**THE PROBLEM**
Repeat everything from the line holding "Keep writing the" to the line holding "SKIN_TRIANGLES = 190000", inclusive, exactly. Leave out the rest.

(A run of records)
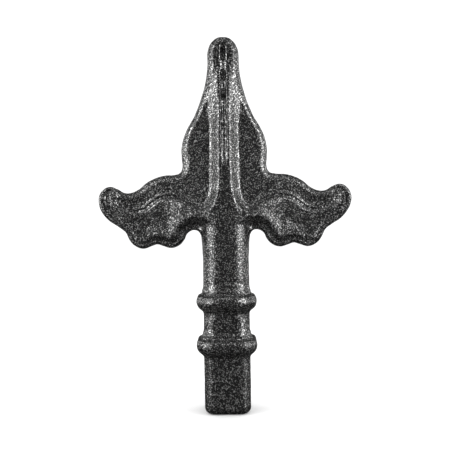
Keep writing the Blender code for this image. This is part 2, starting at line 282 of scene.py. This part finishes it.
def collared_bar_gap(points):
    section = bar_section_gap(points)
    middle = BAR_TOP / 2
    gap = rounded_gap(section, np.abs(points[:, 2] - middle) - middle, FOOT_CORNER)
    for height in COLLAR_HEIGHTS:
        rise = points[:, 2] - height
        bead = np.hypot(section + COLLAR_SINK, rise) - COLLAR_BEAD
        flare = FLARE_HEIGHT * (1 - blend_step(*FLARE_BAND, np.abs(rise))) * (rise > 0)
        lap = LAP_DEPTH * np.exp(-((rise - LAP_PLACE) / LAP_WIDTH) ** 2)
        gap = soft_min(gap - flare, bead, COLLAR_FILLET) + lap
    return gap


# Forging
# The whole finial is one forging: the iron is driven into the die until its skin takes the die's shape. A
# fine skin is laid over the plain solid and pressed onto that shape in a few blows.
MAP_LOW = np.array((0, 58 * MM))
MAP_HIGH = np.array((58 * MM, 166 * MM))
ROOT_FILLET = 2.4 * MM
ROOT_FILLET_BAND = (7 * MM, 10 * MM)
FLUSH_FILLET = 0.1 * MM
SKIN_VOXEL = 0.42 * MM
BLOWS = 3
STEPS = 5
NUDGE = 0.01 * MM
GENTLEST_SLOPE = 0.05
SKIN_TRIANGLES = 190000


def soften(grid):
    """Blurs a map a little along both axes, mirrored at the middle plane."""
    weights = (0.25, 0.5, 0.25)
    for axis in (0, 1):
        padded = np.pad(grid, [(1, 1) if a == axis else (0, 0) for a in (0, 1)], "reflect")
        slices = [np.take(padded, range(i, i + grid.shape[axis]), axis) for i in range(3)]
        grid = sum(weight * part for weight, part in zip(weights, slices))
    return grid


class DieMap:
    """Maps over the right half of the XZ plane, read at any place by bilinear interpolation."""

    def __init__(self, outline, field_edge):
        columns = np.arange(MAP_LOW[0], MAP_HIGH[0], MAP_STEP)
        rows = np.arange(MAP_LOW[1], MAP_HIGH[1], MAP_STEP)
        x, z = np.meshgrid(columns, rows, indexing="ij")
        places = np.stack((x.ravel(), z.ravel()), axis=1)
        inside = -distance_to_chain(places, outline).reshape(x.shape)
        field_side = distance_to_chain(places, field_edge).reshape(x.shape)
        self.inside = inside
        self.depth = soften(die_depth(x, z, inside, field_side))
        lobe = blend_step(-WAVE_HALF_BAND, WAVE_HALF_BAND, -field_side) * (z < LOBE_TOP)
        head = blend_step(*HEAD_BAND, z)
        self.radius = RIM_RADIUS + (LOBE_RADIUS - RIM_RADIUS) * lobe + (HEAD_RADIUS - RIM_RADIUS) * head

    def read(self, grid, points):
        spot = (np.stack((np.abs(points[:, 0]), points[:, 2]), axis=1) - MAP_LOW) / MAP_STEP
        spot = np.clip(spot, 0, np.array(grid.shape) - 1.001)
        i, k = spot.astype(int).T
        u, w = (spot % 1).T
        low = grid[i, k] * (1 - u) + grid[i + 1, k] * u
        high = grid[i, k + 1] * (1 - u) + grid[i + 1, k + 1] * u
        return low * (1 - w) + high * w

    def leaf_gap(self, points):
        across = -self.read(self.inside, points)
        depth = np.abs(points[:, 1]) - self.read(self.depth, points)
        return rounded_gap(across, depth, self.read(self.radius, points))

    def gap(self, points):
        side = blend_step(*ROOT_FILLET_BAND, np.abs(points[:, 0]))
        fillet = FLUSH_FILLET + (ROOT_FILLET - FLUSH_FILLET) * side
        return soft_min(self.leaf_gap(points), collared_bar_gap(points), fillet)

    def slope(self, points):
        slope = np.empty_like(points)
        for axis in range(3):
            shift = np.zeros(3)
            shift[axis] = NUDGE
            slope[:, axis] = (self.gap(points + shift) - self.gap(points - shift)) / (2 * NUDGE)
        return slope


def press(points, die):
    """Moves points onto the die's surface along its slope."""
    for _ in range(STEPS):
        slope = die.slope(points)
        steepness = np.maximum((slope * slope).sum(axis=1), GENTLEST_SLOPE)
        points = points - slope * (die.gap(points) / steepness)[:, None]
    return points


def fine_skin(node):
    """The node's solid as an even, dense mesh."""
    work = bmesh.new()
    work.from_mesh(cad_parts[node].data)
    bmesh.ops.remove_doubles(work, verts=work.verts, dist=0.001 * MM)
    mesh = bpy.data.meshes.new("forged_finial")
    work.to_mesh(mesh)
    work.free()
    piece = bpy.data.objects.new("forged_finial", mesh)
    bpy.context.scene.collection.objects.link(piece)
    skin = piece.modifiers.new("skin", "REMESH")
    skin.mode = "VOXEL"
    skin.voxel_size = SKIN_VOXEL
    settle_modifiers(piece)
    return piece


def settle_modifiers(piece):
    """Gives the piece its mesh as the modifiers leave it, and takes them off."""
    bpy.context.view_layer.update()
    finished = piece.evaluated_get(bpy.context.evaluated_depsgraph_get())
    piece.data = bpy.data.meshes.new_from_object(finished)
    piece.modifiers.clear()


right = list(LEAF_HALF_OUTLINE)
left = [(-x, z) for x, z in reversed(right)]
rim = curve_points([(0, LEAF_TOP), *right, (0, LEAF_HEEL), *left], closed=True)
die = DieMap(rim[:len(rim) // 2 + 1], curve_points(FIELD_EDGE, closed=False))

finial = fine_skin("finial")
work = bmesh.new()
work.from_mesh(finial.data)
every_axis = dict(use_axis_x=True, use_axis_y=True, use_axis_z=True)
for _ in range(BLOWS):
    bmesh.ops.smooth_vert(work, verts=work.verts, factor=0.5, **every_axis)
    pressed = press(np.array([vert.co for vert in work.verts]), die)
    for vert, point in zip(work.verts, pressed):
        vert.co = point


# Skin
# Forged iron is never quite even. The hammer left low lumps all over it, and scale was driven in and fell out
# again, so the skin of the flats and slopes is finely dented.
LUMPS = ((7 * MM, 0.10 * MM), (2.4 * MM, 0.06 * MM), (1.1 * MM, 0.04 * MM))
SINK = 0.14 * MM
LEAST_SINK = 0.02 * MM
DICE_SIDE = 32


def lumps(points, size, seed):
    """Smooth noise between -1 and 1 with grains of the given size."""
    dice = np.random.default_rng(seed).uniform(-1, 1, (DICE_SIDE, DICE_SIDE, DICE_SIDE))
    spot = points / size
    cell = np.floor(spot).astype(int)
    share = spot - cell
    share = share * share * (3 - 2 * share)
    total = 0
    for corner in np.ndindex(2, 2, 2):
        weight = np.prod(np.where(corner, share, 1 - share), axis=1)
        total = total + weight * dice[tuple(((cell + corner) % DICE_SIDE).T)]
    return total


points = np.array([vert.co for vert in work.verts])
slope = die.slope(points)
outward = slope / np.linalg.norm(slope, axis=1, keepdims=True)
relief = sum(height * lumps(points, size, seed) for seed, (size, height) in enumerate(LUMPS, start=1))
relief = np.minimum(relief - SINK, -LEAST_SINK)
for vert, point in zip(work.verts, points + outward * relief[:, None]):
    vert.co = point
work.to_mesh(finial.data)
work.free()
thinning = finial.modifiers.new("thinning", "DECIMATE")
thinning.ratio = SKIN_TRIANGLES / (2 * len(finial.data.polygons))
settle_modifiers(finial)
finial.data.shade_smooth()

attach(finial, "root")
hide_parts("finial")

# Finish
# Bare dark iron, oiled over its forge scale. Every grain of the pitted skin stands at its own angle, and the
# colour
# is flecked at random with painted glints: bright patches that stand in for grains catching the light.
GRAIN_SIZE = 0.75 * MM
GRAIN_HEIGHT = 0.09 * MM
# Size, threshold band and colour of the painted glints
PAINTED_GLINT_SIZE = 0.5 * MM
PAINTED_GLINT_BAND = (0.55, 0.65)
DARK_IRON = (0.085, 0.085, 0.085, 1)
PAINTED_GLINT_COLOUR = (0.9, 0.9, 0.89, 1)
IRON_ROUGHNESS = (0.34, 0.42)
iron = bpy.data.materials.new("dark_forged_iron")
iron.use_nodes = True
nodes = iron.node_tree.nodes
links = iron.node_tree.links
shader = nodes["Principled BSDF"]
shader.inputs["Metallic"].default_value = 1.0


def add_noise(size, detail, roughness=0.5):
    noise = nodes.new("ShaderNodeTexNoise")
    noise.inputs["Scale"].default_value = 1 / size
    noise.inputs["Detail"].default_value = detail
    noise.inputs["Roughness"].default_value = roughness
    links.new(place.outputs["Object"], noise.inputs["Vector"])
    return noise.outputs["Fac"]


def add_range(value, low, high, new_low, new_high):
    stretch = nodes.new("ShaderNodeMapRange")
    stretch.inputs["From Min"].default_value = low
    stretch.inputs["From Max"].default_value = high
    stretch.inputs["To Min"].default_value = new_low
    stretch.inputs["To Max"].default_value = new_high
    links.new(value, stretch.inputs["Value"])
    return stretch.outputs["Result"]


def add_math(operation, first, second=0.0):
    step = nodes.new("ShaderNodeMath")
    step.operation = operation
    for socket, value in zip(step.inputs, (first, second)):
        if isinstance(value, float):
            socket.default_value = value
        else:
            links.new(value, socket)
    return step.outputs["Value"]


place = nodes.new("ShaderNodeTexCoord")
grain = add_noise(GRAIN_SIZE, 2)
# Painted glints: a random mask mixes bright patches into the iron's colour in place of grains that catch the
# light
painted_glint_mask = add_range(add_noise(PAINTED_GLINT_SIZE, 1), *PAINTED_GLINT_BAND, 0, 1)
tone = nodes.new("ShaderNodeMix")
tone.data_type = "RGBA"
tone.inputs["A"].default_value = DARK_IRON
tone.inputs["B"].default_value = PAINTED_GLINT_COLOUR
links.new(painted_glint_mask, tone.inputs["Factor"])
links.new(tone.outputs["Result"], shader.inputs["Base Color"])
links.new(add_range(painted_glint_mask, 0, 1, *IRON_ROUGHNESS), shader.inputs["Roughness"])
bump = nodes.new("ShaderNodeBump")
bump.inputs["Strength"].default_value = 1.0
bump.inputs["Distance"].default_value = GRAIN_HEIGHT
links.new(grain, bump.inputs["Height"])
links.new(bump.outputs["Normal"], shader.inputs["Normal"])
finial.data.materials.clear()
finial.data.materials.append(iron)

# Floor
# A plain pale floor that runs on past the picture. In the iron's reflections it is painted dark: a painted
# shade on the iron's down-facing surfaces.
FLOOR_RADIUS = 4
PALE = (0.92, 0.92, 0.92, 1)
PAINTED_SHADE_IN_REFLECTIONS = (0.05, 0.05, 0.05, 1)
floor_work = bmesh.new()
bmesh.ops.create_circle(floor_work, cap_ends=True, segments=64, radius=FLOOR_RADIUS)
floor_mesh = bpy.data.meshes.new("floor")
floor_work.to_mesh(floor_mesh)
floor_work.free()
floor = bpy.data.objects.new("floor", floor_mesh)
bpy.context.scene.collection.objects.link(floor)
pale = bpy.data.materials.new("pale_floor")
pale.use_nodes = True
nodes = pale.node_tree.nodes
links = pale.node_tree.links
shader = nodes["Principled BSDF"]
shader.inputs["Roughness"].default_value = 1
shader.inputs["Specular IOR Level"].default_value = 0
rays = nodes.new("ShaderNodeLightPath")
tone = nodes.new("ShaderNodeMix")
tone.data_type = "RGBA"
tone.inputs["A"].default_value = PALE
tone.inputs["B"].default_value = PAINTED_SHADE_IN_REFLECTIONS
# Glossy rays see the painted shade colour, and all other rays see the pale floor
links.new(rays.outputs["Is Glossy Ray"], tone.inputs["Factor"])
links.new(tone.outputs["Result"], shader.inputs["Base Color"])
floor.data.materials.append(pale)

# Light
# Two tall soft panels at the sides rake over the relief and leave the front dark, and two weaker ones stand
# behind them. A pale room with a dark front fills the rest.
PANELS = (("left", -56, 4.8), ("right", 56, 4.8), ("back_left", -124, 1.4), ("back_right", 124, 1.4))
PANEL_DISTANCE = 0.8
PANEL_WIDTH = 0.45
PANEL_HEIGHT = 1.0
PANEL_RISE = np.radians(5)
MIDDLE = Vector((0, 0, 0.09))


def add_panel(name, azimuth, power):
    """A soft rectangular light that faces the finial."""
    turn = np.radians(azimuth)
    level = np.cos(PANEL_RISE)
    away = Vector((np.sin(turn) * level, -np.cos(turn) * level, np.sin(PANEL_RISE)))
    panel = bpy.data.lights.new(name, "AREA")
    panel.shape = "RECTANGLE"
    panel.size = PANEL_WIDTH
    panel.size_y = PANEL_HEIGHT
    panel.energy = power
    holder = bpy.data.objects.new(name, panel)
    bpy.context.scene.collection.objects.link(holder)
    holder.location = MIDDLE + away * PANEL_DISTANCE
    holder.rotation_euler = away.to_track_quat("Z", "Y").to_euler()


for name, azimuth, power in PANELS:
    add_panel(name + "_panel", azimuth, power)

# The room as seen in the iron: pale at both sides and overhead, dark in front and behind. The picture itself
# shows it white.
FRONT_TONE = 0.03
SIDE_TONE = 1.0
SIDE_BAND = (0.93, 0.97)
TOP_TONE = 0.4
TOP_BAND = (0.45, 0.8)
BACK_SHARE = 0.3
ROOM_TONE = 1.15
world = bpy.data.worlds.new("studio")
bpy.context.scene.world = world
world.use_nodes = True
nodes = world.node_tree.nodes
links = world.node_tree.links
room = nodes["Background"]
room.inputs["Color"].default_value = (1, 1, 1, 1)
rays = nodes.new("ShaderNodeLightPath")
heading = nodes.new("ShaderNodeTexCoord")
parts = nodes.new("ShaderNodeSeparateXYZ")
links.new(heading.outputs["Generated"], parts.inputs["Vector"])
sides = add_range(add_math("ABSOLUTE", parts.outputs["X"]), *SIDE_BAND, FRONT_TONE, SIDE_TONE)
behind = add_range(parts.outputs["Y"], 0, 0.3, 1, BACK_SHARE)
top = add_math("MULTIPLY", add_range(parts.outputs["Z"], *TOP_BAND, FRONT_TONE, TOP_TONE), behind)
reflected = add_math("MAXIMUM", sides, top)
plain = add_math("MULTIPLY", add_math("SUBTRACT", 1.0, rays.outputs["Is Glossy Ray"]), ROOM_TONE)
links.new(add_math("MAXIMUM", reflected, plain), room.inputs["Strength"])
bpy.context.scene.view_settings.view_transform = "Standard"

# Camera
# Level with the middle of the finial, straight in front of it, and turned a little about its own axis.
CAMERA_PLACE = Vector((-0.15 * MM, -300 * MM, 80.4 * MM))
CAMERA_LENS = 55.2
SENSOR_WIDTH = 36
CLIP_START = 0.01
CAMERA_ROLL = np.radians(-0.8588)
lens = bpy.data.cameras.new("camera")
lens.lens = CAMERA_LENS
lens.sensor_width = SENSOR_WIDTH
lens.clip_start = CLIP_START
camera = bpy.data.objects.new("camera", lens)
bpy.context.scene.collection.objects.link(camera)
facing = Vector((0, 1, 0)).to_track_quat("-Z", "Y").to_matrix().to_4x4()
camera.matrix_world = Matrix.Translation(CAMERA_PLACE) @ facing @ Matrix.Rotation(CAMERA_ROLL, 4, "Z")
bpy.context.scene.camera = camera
--
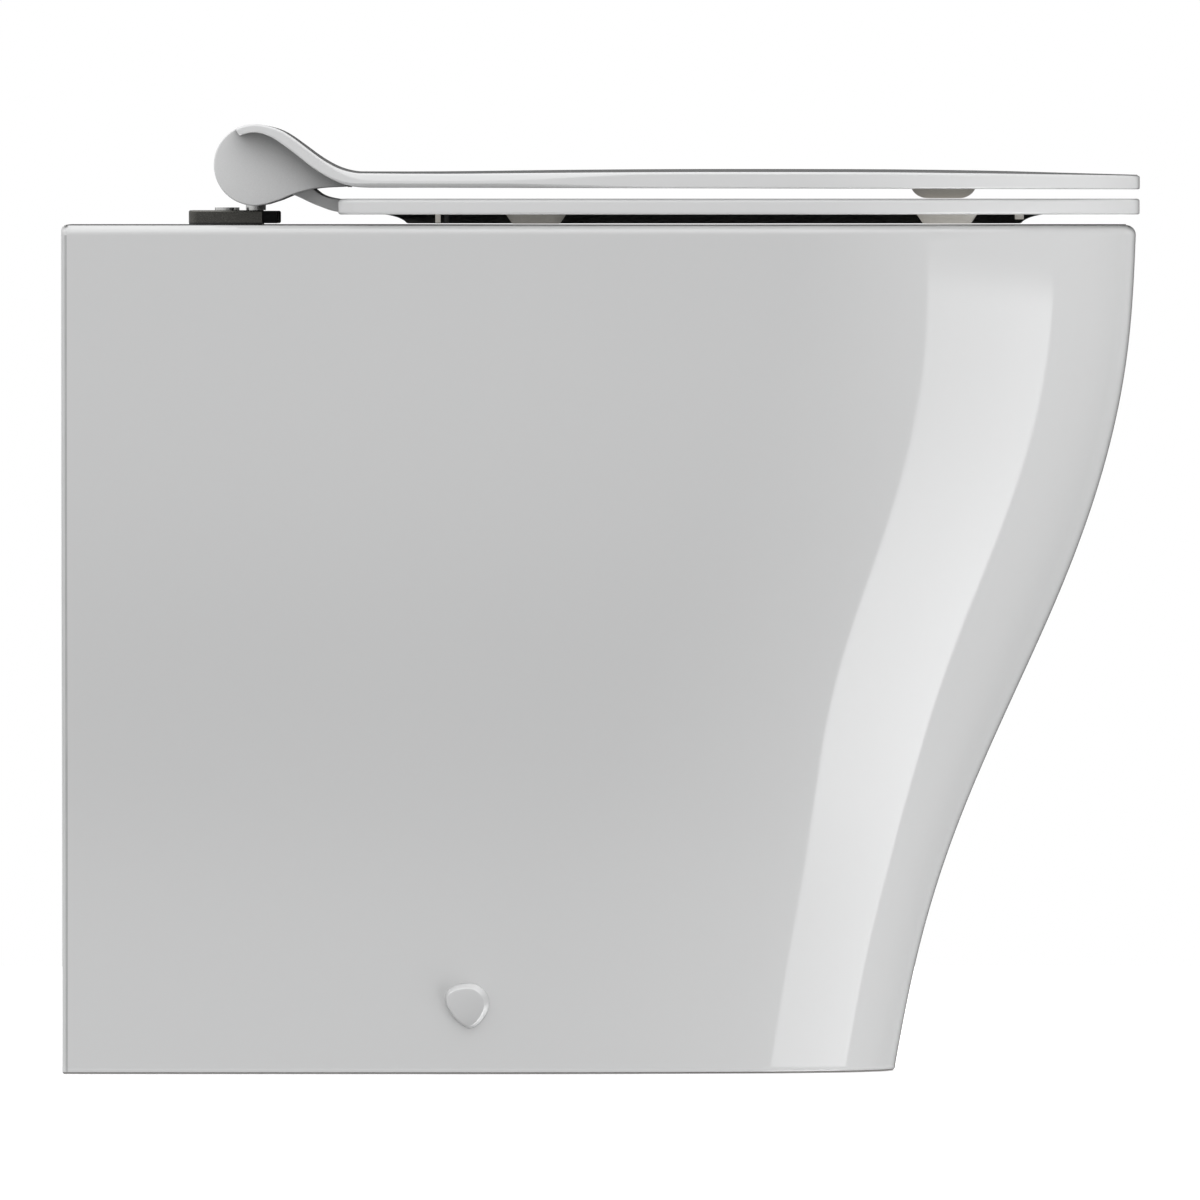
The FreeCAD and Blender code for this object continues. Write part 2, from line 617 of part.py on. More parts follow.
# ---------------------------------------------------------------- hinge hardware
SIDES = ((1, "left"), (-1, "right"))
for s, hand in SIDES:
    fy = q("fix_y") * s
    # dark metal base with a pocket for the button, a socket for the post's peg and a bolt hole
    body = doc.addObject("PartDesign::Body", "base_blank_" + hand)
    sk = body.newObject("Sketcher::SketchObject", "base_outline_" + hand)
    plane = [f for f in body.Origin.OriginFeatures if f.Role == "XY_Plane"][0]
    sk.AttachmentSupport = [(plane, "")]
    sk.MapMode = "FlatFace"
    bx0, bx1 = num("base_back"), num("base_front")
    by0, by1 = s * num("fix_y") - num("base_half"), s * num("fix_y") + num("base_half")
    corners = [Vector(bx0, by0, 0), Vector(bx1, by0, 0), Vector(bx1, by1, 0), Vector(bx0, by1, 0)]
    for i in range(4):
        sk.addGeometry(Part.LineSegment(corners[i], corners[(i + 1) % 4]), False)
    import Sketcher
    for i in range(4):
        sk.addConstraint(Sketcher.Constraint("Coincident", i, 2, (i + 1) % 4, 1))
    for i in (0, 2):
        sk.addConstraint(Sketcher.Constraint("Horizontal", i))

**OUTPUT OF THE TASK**
Keep writing the Blender code for this image. This is part 2, starting at line 282 of scene.py. This part finishes it.
def collared_bar_gap(points):
    section = bar_section_gap(points)
    middle = BAR_TOP / 2
    gap = rounded_gap(section, np.abs(points[:, 2] - middle) - middle, FOOT_CORNER)
    for height in COLLAR_HEIGHTS:
        rise = points[:, 2] - height
        bead = np.hypot(section + COLLAR_SINK, rise) - COLLAR_BEAD
        flare = FLARE_HEIGHT * (1 - blend_step(*FLARE_BAND, np.abs(rise))) * (rise > 0)
        lap = LAP_DEPTH * np.exp(-((rise - LAP_PLACE) / LAP_WIDTH) ** 2)
        gap = soft_min(gap - flare, bead, COLLAR_FILLET) + lap
    return gap


# Forging
# The whole finial is one forging: the iron is driven into the die until its skin takes the die's shape. A
# fine skin is laid over the plain solid and pressed onto that shape in a few blows.
MAP_LOW = np.array((0, 58 * MM))
MAP_HIGH = np.array((58 * MM, 166 * MM))
ROOT_FILLET = 2.4 * MM
ROOT_FILLET_BAND = (7 * MM, 10 * MM)
FLUSH_FILLET = 0.1 * MM
SKIN_VOXEL = 0.42 * MM
BLOWS = 3
STEPS = 5
NUDGE = 0.01 * MM
GENTLEST_SLOPE = 0.05
SKIN_TRIANGLES = 190000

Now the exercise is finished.